The author previously reported in this journal (vol. 66, no. 4) on the method of sex diagnosis of the Japanese long bones by means of discriminant function. The present paper gives a method of sexing of the Japanese skulls and scapulae by the same way.
The materials were modern Japanese skulls of 105 (64 males and 41 females) and the scapulae of 132 individuals (76 males and 56 females), between the ages of 20 to 60 years. All of them belong to the Department of Anatomy and the Department of Legal Medicine, University of Tokyo School of Medicine. In case the skulls and the mandibles were combined, 100 individuals (60 males and 40 females) were used because the mandibles had been missing in 5 individuals.
Following measurements were made on each bone (X₁, X₂, ..are symbols used in calculations and tables in the text ; numbers in parentheses by ARTIN-SALLER, 57) : Skull: X₁. maximum length (1), X₂. maximum breadth (8), X₃. basi-bregmatic height (17), X₄. bizygomatic breadth (45), X₅. upper facial height (48), X₆. bigonial width (66), X₇. symphyseal height (69), X₈. condyloid height (70), X₉. breadth of mandibular ramus (71).
Scapula: XI .anatomical breadth (1), X₂. anatomical length (2), X₃. projective length of spine (7), X₄. length of cavitas glenoidalis (12), X₅i breadth of cavitas glenoidalis (13). Table 1 gives the sample numbers, means, sum of squares of deviations and mean squares for each measurement. Discriminant functions for the skulls and scapulae are shown in tables 2 and 3, respectively. Supposing the case in which a part of the bone would be broken, several kinds of functions were calculated for both of the skull and the scapula.

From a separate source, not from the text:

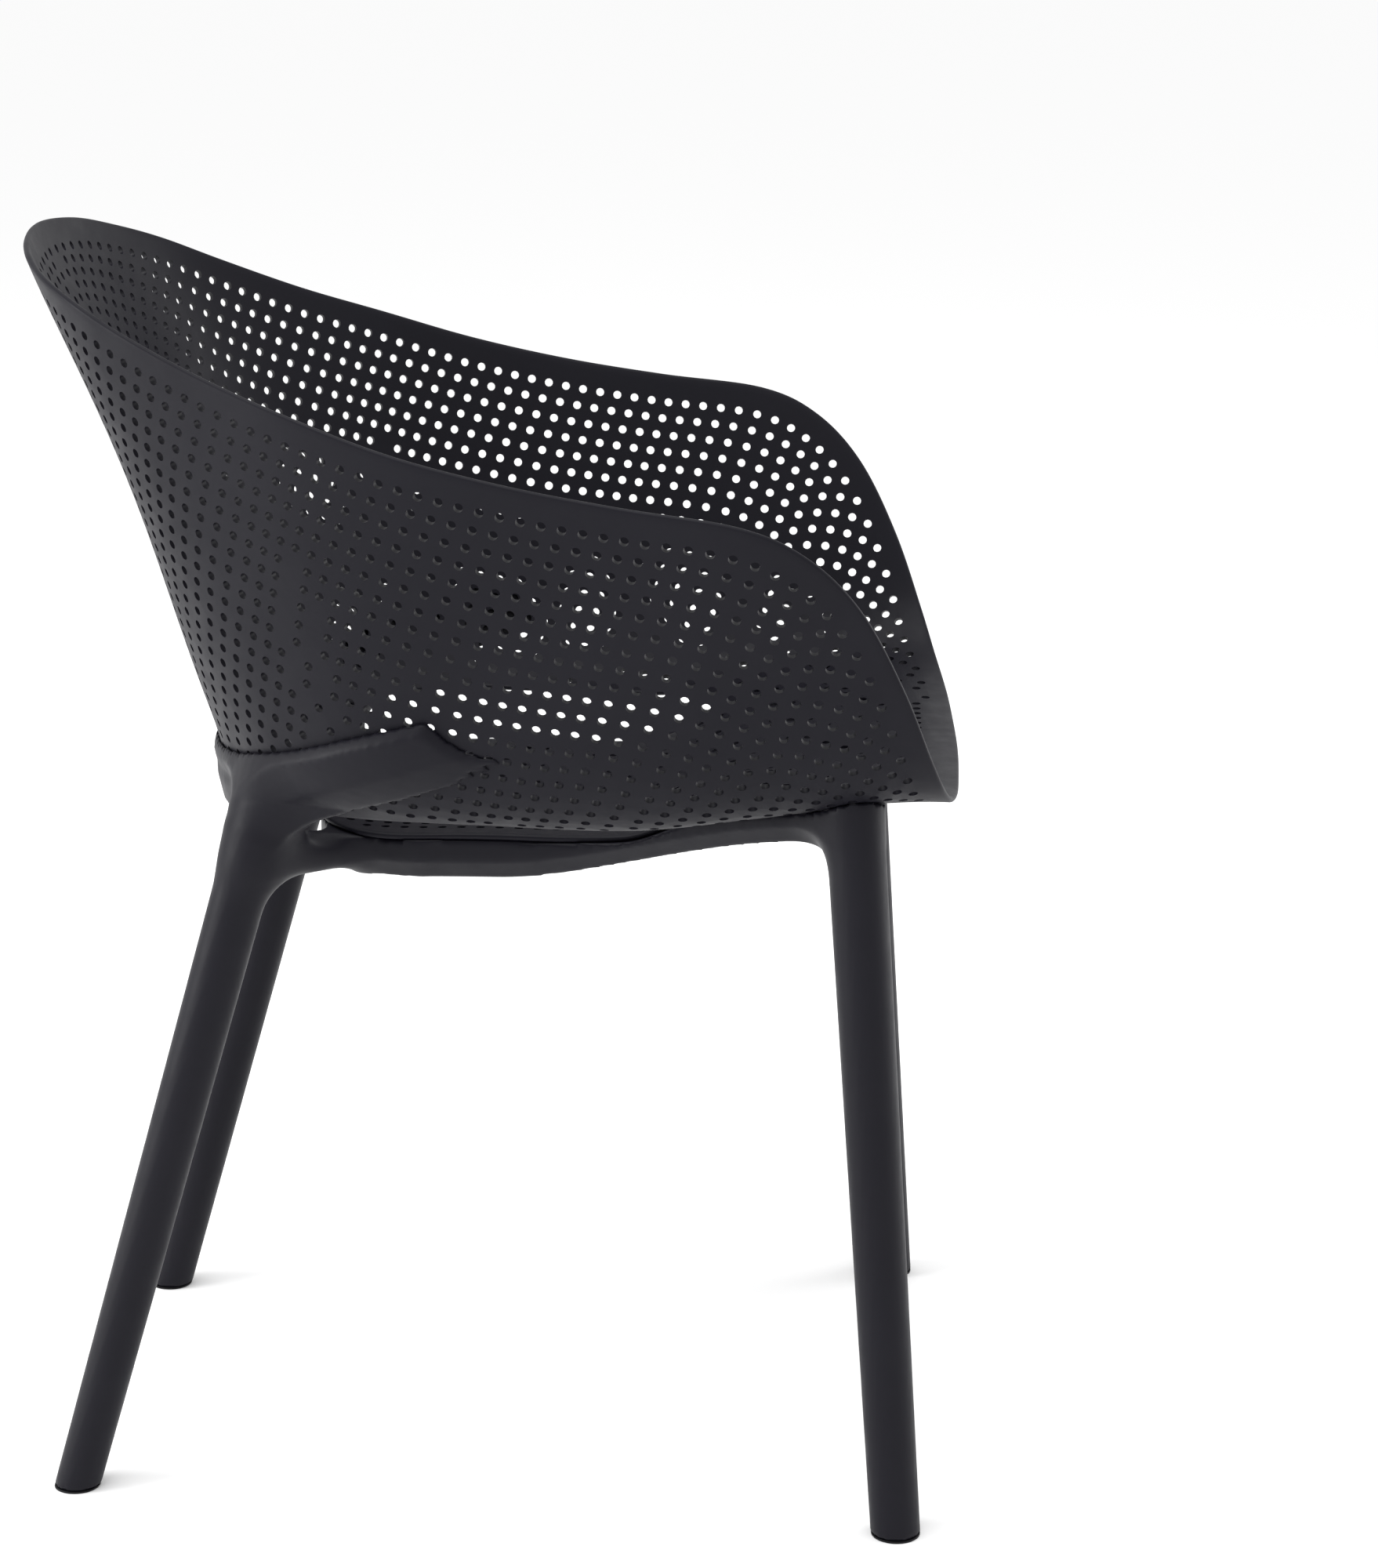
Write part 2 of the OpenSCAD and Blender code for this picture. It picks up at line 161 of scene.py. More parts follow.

The practical method is as follows: At first, make required measurements for the bone to be diagnosed its sex, secondly compute Y, discriminant function, from the acquired measurement values, and finally compare Y with the discriminant value. If the former is larger than the latter, the individual to which the bone belongs could be regarded as a male, and in the reverse case it would be a female. The probabilities of misclassification in this way were given in the last columns of tables 2 and 3.
To see whether the probabilities of misclassification given in the tables fit to the population other than our materials or not, the author has made a blind test on the skulls belonging to the Department of Anatomy, University of Hokkaido School of Medicine. These materials were 35 male skulls selected at random from 98 individuals and 4 measurements, X₁, X₂, X₃ and X₄, were made on them. Their statistical values are shown in table 4. The result was that 4 skulls out of 35 (11.4%) were misclassifid. This proportion was approximately the same as that theoretically computed. Thus it may be stated that the theoretical probabilities could be amplified on the sexing of the recent Japanese in general.
The author further discussed on the limits of this method. They are briefly summarized as follows: 1) This method of sexing is very useful for the extremity bones but its confidence coefficient is somewhat lower for the skulls, so that it would be desired to add some observations of specialist in the latter case. 2) The probabilities of misclassification was especially high in the skulls with relatively broad or low brain cases. It may, therefore, be required to observe carefully in sexing of the skulls with such shapes.
As a whole, the discriminant function, as a method of sex diagnosis, is much more useful than the other method heretofore in use in its objectivity, simplicity and accuracy.